Problem ▸
Please restate, exactly as written, the lines running from the beginning of the material through the line that has "sides are alike." in it.

Given information ▸
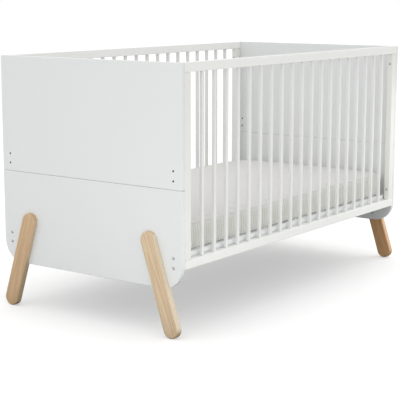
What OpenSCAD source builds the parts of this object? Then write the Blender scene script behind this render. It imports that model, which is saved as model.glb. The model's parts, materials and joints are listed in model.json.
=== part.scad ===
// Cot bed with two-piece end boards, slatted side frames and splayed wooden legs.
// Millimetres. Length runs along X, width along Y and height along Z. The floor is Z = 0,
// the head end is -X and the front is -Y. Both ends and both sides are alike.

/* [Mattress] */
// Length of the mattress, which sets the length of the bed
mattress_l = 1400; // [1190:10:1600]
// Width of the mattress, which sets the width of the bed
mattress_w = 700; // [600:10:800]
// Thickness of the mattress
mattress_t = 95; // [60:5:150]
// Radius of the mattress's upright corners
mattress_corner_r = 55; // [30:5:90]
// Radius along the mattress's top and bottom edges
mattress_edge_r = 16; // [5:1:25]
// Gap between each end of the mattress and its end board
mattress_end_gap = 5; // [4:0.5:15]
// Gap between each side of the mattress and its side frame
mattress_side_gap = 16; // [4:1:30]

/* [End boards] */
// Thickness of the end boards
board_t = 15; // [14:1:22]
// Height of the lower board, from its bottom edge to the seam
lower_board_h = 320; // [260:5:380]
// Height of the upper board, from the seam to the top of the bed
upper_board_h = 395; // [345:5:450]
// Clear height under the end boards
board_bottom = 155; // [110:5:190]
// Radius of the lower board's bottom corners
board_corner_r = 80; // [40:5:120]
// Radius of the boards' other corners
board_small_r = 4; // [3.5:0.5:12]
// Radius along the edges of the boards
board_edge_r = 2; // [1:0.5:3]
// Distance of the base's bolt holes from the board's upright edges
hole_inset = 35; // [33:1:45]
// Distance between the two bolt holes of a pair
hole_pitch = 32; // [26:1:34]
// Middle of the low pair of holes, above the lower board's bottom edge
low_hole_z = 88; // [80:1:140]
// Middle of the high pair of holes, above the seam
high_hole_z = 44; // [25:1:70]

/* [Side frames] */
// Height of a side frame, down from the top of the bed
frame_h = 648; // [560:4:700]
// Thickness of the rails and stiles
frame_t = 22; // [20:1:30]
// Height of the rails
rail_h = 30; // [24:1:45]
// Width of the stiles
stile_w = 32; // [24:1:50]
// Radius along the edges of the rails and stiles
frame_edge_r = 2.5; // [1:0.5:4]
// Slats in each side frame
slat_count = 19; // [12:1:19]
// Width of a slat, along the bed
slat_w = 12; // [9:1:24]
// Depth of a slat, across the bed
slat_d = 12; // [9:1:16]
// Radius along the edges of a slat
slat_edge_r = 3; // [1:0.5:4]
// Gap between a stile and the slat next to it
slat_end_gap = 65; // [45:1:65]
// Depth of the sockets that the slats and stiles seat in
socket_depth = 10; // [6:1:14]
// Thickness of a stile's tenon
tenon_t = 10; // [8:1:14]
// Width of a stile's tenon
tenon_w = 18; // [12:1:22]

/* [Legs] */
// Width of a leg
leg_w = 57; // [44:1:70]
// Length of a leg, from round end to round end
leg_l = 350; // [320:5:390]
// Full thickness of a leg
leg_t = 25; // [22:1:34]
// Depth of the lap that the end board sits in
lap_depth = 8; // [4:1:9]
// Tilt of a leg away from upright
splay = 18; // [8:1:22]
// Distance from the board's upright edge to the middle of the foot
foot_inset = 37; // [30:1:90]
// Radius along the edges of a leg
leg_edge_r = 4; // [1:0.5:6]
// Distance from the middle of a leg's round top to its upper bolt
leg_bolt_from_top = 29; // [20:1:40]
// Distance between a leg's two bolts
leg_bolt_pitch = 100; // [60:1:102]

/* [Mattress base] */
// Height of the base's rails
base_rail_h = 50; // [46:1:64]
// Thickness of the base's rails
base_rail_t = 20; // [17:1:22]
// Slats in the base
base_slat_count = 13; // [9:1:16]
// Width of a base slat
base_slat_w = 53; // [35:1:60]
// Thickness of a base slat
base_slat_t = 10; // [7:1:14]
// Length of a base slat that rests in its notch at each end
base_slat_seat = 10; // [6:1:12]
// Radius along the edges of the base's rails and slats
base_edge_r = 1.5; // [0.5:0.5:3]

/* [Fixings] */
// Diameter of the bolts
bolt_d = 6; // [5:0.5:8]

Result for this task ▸
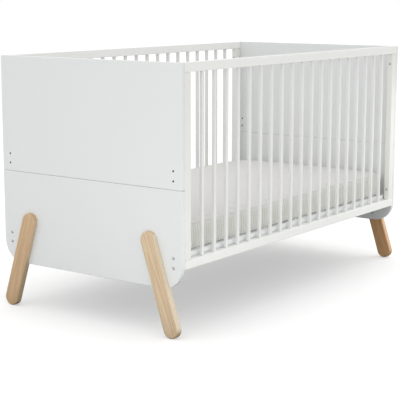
What OpenSCAD source builds the parts of this object? Then write the Blender scene script behind this render. It imports that model, which is saved as model.glb. The model's parts, materials and joints are listed in model.json.
=== part.scad ===
// Cot bed with two-piece end boards, slatted side frames and splayed wooden legs.
// Millimetres. Length runs along X, width along Y and height along Z. The floor is Z = 0,
// the head end is -X and the front is -Y. Both ends and both sides are alike.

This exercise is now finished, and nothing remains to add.